→ Directive:
Repeat exactly, and only, the lines from the one that contains "for (const paddle" through the one that contains "the imported frame.", both ends included.

→ Given entries:
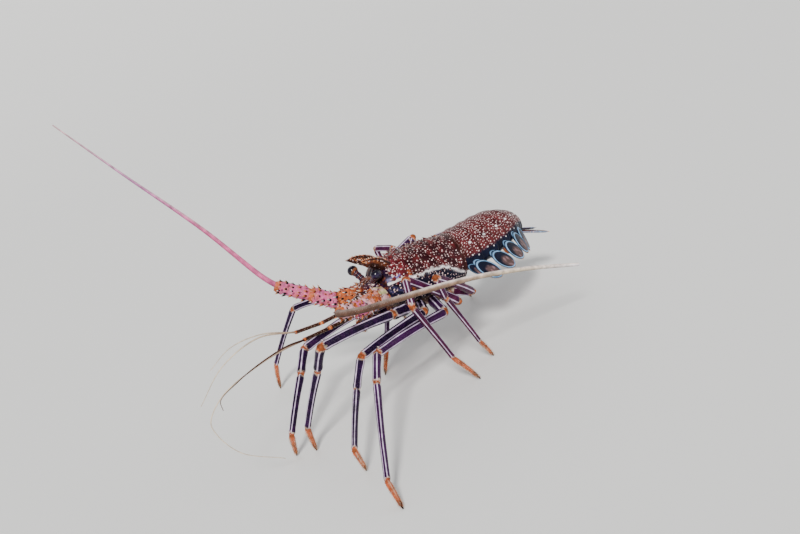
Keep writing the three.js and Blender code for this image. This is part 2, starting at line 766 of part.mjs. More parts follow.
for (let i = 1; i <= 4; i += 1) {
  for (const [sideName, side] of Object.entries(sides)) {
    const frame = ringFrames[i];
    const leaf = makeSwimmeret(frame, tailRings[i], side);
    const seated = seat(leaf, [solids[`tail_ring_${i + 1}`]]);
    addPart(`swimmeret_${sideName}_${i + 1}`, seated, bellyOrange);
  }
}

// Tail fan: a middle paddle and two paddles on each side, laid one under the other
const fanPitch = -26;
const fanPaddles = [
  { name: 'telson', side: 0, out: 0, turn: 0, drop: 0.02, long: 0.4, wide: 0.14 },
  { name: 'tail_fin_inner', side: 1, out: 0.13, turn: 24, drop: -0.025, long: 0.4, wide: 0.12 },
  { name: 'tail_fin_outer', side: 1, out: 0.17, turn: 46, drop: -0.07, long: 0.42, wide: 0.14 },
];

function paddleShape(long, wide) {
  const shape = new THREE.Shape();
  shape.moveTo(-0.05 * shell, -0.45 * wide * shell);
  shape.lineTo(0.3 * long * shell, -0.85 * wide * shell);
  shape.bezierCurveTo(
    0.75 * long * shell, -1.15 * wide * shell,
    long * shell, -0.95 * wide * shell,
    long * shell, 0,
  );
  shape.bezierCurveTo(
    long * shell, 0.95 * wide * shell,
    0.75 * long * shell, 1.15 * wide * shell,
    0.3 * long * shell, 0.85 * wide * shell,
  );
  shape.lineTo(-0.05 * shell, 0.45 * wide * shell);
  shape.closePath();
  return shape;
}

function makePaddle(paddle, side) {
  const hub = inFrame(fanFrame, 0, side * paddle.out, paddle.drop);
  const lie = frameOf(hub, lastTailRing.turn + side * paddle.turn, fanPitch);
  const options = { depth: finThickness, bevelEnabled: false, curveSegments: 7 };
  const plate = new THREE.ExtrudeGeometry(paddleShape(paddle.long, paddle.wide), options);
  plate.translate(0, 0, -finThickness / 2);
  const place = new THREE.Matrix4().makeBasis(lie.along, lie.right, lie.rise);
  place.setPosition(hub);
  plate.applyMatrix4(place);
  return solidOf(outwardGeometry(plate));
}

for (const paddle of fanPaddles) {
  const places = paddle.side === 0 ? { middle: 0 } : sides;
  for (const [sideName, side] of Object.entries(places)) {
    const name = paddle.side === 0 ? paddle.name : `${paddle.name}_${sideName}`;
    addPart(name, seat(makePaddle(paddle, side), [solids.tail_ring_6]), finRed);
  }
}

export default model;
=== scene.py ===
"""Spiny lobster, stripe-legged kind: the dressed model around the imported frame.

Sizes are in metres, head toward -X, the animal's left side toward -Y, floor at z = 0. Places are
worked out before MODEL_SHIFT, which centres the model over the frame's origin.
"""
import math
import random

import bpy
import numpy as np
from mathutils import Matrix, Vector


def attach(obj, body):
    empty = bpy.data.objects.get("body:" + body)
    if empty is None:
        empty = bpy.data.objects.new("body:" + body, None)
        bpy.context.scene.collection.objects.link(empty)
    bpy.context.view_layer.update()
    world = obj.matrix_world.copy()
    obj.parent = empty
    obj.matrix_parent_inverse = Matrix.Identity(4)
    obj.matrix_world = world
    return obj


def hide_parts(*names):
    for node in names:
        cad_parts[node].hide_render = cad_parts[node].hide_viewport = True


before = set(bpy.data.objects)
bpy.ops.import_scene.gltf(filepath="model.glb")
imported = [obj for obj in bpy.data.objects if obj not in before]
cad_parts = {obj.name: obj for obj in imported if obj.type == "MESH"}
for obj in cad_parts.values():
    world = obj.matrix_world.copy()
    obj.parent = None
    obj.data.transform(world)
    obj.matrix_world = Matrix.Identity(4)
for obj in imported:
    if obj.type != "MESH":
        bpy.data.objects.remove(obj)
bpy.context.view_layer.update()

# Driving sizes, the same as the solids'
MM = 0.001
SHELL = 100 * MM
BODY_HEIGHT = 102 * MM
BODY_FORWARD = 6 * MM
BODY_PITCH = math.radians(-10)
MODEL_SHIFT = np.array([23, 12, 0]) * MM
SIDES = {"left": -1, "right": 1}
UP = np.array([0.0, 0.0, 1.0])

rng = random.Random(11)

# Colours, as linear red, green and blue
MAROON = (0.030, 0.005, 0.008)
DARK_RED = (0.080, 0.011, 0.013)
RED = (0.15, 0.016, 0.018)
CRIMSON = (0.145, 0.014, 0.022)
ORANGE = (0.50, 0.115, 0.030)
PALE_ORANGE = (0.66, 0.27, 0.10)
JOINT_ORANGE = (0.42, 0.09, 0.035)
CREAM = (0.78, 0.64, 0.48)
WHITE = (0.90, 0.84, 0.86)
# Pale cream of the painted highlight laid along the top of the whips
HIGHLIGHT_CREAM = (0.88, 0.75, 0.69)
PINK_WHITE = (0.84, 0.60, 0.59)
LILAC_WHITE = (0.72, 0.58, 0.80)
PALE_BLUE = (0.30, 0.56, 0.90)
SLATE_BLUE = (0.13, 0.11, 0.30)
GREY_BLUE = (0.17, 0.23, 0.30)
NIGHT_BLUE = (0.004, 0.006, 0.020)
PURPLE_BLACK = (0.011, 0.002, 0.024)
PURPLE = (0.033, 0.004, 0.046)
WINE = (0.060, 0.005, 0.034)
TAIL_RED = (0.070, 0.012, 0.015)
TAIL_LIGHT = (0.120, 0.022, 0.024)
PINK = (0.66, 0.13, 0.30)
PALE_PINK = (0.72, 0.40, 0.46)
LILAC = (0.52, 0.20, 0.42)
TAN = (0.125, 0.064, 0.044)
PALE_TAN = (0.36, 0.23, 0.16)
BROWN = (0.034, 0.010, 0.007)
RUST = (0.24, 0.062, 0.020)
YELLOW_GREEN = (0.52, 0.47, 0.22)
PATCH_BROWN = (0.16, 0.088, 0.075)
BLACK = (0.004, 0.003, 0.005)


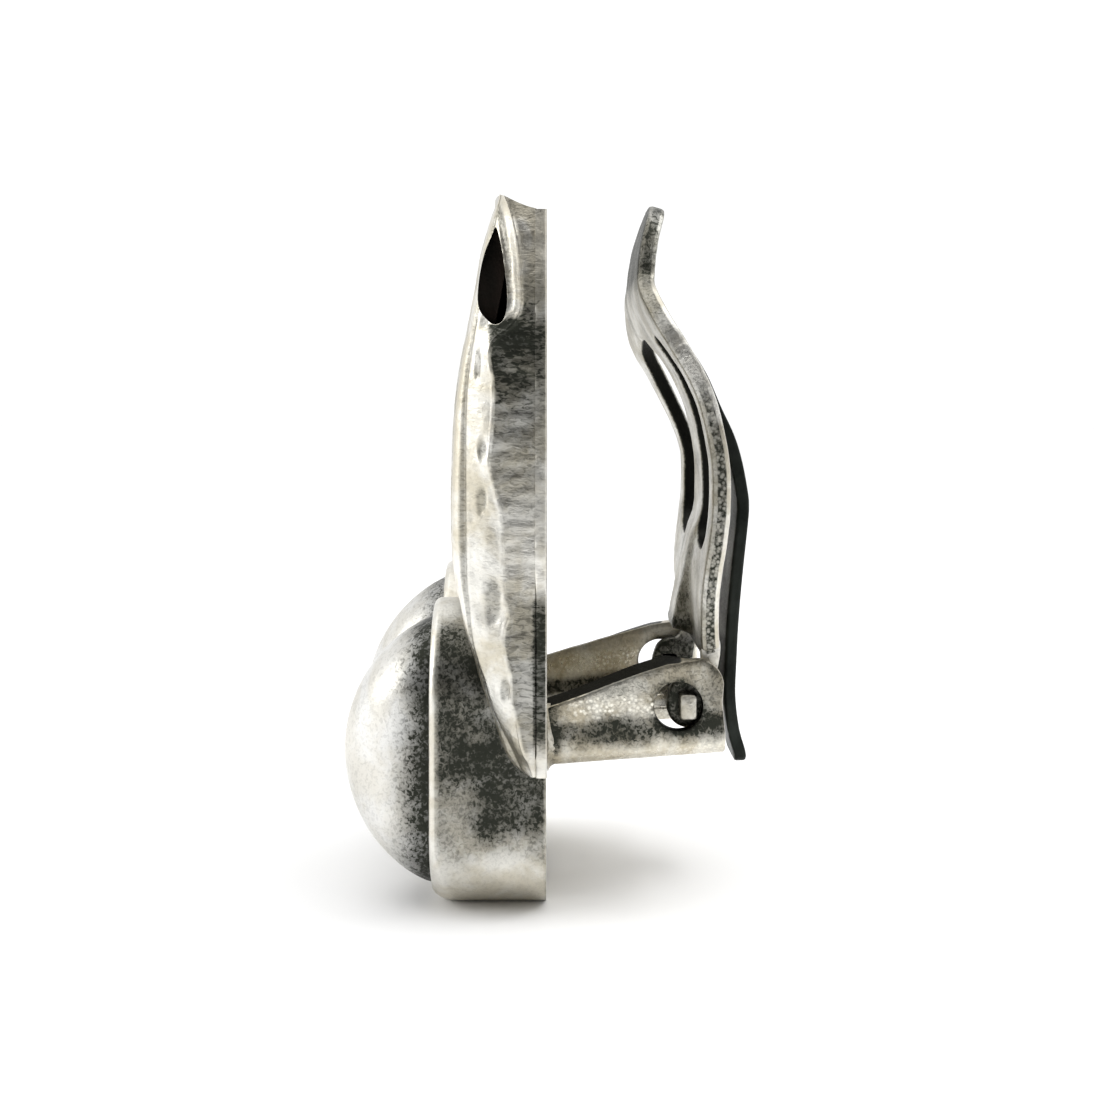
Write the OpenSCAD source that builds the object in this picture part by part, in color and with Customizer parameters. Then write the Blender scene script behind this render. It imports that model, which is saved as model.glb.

→ Task answer:
for (const paddle of fanPaddles) {
  const places = paddle.side === 0 ? { middle: 0 } : sides;
  for (const [sideName, side] of Object.entries(places)) {
    const name = paddle.side === 0 ? paddle.name : `${paddle.name}_${sideName}`;
    addPart(name, seat(makePaddle(paddle, side), [solids.tail_ring_6]), finRed);
  }
}

export default model;
=== scene.py ===
"""Spiny lobster, stripe-legged kind: the dressed model around the imported frame.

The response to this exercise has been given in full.